I had come down from the Philosopher’s Walk, crossed the Neckar, and was making my way to Heidelberg’s railway station. I had to get a coffee and a roll before my train rolled in. I was in a bit of a hurry, and sweating mildly under my layers of warm clothes. But the tree on the other bank looked wonderful. A pair of European Herring Gulls (Larus argentatus) flew by as I took this photo. Lazy, calm, gliding circles, quite unusual for this squabbling and greedy species. That’s all you see here, not my need for a coffee. The art of photography is to exclude yourself and your own momentary feelings from the image, to retain only what you want to remember after many years.

Clouds and rain

Clouds drift low in the sky during the monsoon. In Khandala, half a kilometer above sea level, they drift along roads. You’ll be driving along a clear road, then you take a turn, and suddenly you are inside a cloud. During the day you see this as reduced visibility. Your camera also sees the same thing. It is different at night.

I had to pick up a pizza for dinner. As I waited, my eyes saw a drifting mist and a light rain. My phone camera saw a fairly clear night. The software in a phone camera is tuned to give you the clearest possible image. Especially at night this involves a lot of algorithmic enhancement. Most of the time I’m happy with it. But it cannot deal with mysteries and atmosphere. You have to teach the algorithm to show what you see.

The clue to accomplishing this is in the halo of light that you see around the front of the building. Fog scatters light. That’s half the reason it reduces visibility. I took a photo with my flash on. The intense light of the flash makes the fog visible. The fog actually now looks denser than it did to the eye. I think a diffuser over the flash will give a result closer to what my eye sees. I’ll have to take some time to improve on this technique, but I think I have the principle now.

Walking against the wind

The sky had been completely overcast since we left Latpanchar, but we couldn’t sit in a car the whole afternoon. We stopped and decided to cross the ridge on foot. A tea stall was rumoured to have been sighted on the far side, and we could meet up with the car there. A bitter wind began to push at us as soon as we stepped out. It felt as cold as if it was the middle of winter. We kept our heads down, hunched our shoulders and walked ahead. The road passed behind a little hill and the wind died down. As we crossed the pass, I took a photo of the rolling slopes, all covered with tea bushes. This is the home ground of Darjeeling tea.

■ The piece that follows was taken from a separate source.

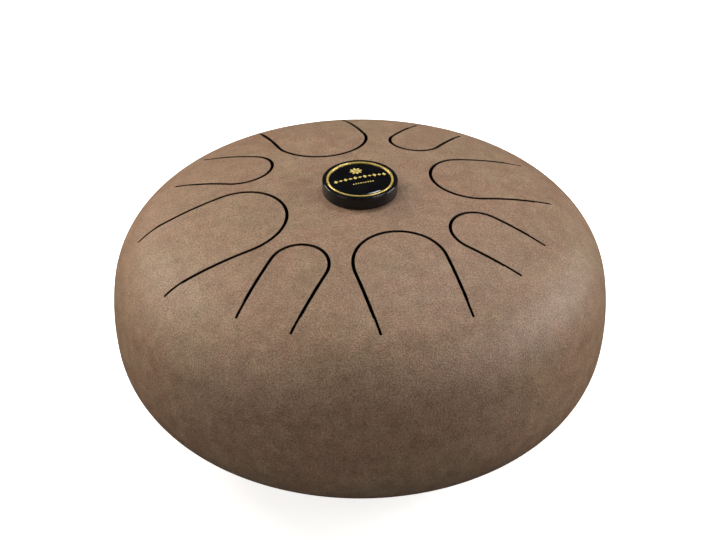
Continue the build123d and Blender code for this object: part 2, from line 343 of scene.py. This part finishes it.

Then the road turned around the hill and we were back in the grip of the cold wind. But the brief walk had warmed me, and I could actually look around. Ahead, where the road turned again, there was an oddity. All the branches and leaves of a spruce had been sheared off leaving only a little plug of a cone at the top. When I reached it I realized why. The wind blew parallel to the slope, and the top of this tree was just behind the base of the tree below it. But the wind would not have removed the branches of the tree after it had grown; the trunk was straight and was proof that the wind, strong for me, did not bother the tree. I found later that Cyclone Amphan had swept across this ridge; perhaps it had stripped the branches of this tree.

A little further on I saw a sight I’d never seen before. The fog we’d driven through was trying to roll down the ridge and into the valley. But the wind was driving it back. Their battle front see-sawed across the garden just in front of that big house on top of that small hill. There are strange artifacts of the terrain here. We walked into the windward side of a slope and suddenly the wind died down. I realized that the slope above us had turned into a four meter high cliff. The wind had changed direction to leap over that cliff. If I raised my hand high above my head I could feel it blowing between my fingers. It was like a giant natural hand drier!

It had been hard to tell how close we were to sunset. But the sky had just begun to darken when we got to the tea stall. The place was rather dark, but it was still wonderful to see the open door of the shop. We ordered our tea, and I took photos of the surroundings in the blue hour. There had been no golden hour that day, and the blue hour was about 10 minutes long. Bad weather is bad for photography.